▸ **EXERCISE TASK**: Take the lines from the one bearing "across a band" to the one bearing "for body, members", inclusive, and reproduce them exactly; include no other line.

_ _ _

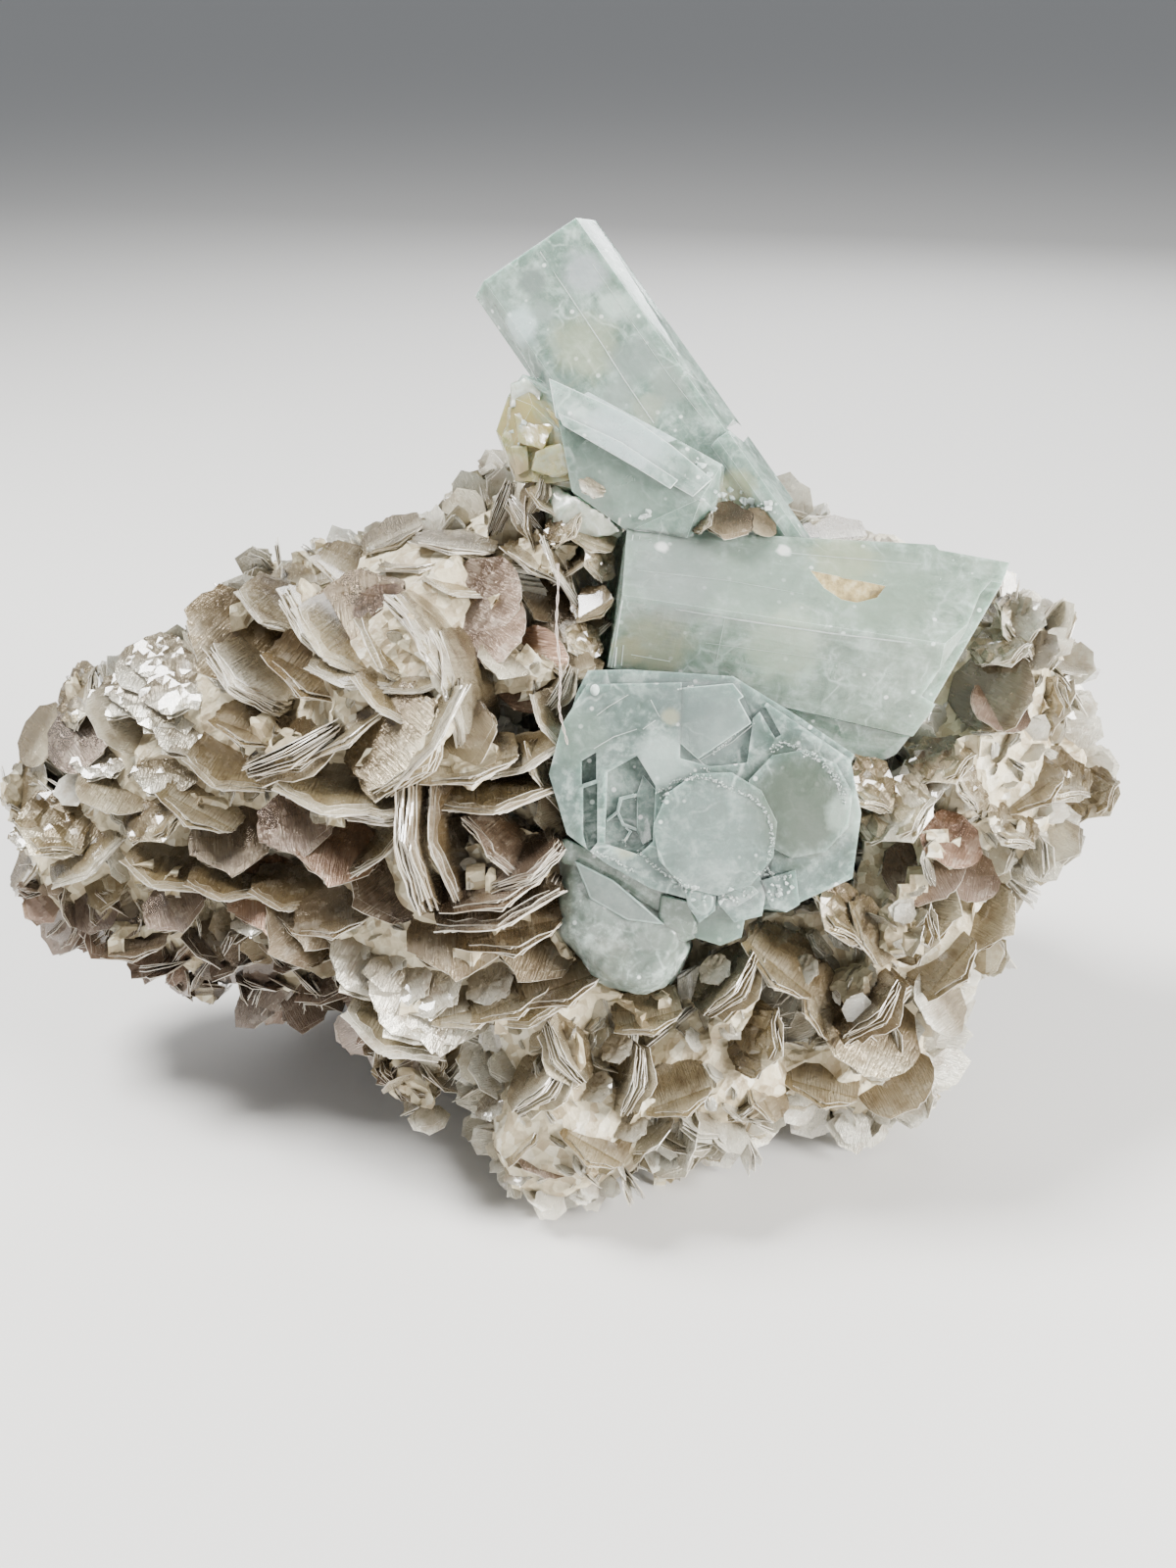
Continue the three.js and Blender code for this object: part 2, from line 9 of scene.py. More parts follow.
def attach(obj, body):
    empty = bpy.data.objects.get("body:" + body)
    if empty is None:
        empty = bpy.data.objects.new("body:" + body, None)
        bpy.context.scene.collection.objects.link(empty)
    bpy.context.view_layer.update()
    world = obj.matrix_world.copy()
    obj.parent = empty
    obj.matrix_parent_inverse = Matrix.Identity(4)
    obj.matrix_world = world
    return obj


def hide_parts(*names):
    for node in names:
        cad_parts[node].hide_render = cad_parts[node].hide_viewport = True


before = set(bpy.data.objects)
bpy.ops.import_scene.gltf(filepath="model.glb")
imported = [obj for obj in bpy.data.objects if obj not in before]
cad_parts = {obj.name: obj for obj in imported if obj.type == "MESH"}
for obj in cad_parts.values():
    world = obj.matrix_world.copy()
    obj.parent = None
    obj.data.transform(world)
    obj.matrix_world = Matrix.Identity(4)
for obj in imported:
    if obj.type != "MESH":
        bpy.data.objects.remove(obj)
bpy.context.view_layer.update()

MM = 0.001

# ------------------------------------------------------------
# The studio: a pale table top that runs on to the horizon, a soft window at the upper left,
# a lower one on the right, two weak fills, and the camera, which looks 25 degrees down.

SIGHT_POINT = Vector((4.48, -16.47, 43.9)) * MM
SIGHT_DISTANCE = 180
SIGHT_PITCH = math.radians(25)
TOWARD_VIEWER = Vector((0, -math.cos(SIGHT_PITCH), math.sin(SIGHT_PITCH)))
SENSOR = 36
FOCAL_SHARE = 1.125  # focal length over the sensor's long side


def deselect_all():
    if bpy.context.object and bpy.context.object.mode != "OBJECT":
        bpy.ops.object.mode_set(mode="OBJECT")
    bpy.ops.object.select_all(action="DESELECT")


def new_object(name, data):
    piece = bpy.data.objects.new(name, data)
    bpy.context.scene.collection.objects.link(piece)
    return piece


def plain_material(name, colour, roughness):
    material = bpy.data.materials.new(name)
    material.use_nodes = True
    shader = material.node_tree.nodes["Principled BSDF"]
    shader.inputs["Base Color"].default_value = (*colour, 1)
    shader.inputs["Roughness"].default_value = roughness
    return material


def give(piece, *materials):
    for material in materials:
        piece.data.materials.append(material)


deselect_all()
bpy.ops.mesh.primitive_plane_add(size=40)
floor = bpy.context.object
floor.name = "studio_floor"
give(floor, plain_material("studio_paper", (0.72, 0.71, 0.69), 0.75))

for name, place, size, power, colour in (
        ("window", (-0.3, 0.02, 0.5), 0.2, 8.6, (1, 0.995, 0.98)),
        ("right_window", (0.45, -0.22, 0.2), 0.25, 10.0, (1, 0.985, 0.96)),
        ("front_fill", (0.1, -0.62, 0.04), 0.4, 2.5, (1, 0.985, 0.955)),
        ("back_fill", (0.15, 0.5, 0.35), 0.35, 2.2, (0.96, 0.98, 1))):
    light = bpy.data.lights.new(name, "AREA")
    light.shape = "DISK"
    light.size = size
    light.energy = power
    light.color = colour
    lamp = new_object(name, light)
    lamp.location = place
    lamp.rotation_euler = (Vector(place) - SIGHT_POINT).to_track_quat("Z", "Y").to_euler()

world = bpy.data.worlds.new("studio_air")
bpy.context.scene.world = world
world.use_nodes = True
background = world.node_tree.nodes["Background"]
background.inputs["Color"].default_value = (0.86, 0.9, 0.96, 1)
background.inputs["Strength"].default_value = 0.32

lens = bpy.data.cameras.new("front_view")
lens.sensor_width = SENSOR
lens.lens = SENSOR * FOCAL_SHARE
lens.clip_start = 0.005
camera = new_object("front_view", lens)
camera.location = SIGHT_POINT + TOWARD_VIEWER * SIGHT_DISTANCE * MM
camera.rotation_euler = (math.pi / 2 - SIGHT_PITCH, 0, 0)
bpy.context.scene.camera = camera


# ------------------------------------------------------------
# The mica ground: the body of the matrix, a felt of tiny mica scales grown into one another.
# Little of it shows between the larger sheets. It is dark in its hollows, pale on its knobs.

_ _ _

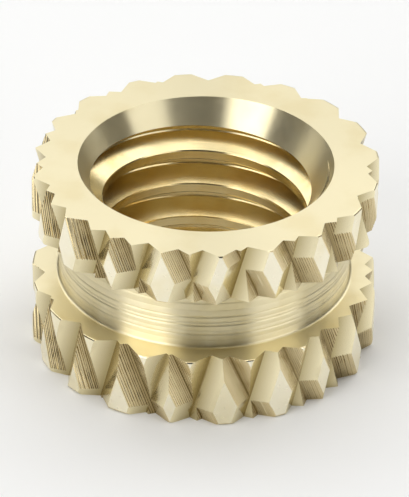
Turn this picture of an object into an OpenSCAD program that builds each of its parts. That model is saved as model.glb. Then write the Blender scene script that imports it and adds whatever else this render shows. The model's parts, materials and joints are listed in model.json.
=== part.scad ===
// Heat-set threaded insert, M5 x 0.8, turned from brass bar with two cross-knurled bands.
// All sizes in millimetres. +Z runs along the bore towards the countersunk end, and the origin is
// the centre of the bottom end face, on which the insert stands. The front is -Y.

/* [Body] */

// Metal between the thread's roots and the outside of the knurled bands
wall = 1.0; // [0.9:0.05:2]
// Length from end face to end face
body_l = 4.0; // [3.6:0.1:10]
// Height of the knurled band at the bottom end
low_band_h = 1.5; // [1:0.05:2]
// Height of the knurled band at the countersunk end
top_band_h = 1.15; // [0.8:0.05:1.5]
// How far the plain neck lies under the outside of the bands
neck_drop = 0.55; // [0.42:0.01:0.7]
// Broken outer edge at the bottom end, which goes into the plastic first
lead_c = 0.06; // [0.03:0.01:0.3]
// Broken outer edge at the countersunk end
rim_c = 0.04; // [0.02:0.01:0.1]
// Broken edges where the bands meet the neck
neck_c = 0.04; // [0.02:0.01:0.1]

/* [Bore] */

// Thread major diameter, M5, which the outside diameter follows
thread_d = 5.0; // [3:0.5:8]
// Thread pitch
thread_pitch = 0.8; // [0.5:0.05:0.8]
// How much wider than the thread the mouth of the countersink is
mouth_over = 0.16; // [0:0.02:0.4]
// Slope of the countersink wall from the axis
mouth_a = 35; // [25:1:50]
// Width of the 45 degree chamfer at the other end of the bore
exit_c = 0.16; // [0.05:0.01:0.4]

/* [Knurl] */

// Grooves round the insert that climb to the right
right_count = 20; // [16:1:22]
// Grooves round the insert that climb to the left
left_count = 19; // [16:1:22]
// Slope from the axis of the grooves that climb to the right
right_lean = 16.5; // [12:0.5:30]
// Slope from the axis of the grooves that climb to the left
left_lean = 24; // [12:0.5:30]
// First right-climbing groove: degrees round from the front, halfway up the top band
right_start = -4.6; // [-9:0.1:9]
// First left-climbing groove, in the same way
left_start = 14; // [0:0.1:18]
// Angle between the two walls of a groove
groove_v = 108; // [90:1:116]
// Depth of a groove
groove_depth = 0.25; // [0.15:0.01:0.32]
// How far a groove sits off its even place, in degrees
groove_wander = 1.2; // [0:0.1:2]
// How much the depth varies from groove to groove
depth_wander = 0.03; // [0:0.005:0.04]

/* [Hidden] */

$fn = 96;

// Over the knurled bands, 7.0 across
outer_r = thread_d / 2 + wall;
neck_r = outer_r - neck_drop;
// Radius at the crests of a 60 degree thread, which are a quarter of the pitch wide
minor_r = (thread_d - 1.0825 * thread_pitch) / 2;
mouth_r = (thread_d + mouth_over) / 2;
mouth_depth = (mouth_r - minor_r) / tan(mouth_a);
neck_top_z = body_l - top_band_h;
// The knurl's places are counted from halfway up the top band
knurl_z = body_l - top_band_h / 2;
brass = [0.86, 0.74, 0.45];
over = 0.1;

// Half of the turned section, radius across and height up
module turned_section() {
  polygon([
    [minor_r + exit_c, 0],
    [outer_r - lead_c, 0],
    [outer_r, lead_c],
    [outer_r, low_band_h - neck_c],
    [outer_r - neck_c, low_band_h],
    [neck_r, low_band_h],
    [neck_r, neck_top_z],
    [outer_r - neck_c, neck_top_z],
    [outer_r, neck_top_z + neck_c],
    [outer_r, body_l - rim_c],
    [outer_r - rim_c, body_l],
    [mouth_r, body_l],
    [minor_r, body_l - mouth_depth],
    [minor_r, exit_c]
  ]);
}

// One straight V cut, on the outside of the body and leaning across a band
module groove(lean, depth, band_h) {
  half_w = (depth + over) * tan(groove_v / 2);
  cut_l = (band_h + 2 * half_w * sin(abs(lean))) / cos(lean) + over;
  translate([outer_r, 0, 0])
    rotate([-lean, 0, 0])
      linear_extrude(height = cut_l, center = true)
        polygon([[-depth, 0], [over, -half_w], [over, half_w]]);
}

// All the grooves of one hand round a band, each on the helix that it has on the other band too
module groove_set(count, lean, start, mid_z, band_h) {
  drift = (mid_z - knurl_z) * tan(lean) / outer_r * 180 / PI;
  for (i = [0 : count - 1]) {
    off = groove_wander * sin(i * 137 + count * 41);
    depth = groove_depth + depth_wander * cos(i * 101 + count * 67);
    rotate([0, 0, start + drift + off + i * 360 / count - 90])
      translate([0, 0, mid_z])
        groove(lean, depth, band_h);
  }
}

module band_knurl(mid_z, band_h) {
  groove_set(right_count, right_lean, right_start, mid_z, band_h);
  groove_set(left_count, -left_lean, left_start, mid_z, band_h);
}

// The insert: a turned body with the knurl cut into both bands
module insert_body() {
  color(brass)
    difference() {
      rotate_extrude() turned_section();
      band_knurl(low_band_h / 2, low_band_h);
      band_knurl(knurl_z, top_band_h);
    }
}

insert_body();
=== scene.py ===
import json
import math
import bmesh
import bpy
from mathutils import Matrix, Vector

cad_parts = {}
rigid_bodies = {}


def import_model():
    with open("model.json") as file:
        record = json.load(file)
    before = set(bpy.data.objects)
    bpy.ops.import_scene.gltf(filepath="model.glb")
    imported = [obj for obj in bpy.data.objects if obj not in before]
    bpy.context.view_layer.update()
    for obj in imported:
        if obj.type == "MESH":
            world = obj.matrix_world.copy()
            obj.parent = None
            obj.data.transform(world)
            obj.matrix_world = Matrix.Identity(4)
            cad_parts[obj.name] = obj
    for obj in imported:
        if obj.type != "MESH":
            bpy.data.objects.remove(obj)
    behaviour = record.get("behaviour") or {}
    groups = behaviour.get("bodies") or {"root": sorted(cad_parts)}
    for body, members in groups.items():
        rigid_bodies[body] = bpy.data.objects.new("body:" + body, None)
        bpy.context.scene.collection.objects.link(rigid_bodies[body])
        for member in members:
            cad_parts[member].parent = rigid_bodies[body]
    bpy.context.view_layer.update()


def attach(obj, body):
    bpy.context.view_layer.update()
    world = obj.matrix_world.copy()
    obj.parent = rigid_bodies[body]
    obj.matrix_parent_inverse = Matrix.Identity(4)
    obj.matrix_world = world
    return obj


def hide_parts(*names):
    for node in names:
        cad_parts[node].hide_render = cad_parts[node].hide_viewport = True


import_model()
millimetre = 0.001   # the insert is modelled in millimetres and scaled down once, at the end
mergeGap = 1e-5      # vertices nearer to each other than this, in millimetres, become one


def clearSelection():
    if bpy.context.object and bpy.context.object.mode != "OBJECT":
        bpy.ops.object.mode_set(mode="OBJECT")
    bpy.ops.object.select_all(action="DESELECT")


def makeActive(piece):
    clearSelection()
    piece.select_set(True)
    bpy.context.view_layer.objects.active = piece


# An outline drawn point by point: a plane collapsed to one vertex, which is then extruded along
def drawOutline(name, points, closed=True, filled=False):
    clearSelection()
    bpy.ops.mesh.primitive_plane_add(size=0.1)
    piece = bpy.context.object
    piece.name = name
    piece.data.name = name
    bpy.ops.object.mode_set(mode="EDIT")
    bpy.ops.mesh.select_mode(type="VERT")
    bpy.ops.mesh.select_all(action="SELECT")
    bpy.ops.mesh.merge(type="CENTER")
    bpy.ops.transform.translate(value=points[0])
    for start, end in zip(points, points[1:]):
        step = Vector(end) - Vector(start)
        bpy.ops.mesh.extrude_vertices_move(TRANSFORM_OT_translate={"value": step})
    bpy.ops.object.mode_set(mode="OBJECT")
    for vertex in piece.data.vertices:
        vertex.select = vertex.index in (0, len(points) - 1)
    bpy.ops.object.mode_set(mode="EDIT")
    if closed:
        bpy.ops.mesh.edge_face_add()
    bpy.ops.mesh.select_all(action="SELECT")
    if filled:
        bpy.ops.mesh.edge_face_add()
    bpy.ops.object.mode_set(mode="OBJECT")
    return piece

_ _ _

▸ **CORRECT RESULT**:
// One straight V cut, on the outside of the body and leaning across a band
module groove(lean, depth, band_h) {
  half_w = (depth + over) * tan(groove_v / 2);
  cut_l = (band_h + 2 * half_w * sin(abs(lean))) / cos(lean) + over;
  translate([outer_r, 0, 0])
    rotate([-lean, 0, 0])
      linear_extrude(height = cut_l, center = true)
        polygon([[-depth, 0], [over, -half_w], [over, half_w]]);
}

// All the grooves of one hand round a band, each on the helix that it has on the other band too
module groove_set(count, lean, start, mid_z, band_h) {
  drift = (mid_z - knurl_z) * tan(lean) / outer_r * 180 / PI;
  for (i = [0 : count - 1]) {
    off = groove_wander * sin(i * 137 + count * 41);
    depth = groove_depth + depth_wander * cos(i * 101 + count * 67);
    rotate([0, 0, start + drift + off + i * 360 / count - 90])
      translate([0, 0, mid_z])
        groove(lean, depth, band_h);
  }
}

module band_knurl(mid_z, band_h) {
  groove_set(right_count, right_lean, right_start, mid_z, band_h);
  groove_set(left_count, -left_lean, left_start, mid_z, band_h);
}

// The insert: a turned body with the knurl cut into both bands
module insert_body() {
  color(brass)
    difference() {
      rotate_extrude() turned_section();
      band_knurl(low_band_h / 2, low_band_h);
      band_knurl(knurl_z, top_band_h);
    }
}

insert_body();
=== scene.py ===
import json
import math
import bmesh
import bpy
from mathutils import Matrix, Vector

cad_parts = {}
rigid_bodies = {}


def import_model():
    with open("model.json") as file:
        record = json.load(file)
    before = set(bpy.data.objects)
    bpy.ops.import_scene.gltf(filepath="model.glb")
    imported = [obj for obj in bpy.data.objects if obj not in before]
    bpy.context.view_layer.update()
    for obj in imported:
        if obj.type == "MESH":
            world = obj.matrix_world.copy()
            obj.parent = None
            obj.data.transform(world)
            obj.matrix_world = Matrix.Identity(4)
            cad_parts[obj.name] = obj
    for obj in imported:
        if obj.type != "MESH":
            bpy.data.objects.remove(obj)
    behaviour = record.get("behaviour") or {}
    groups = behaviour.get("bodies") or {"root": sorted(cad_parts)}
    for body, members in groups.items():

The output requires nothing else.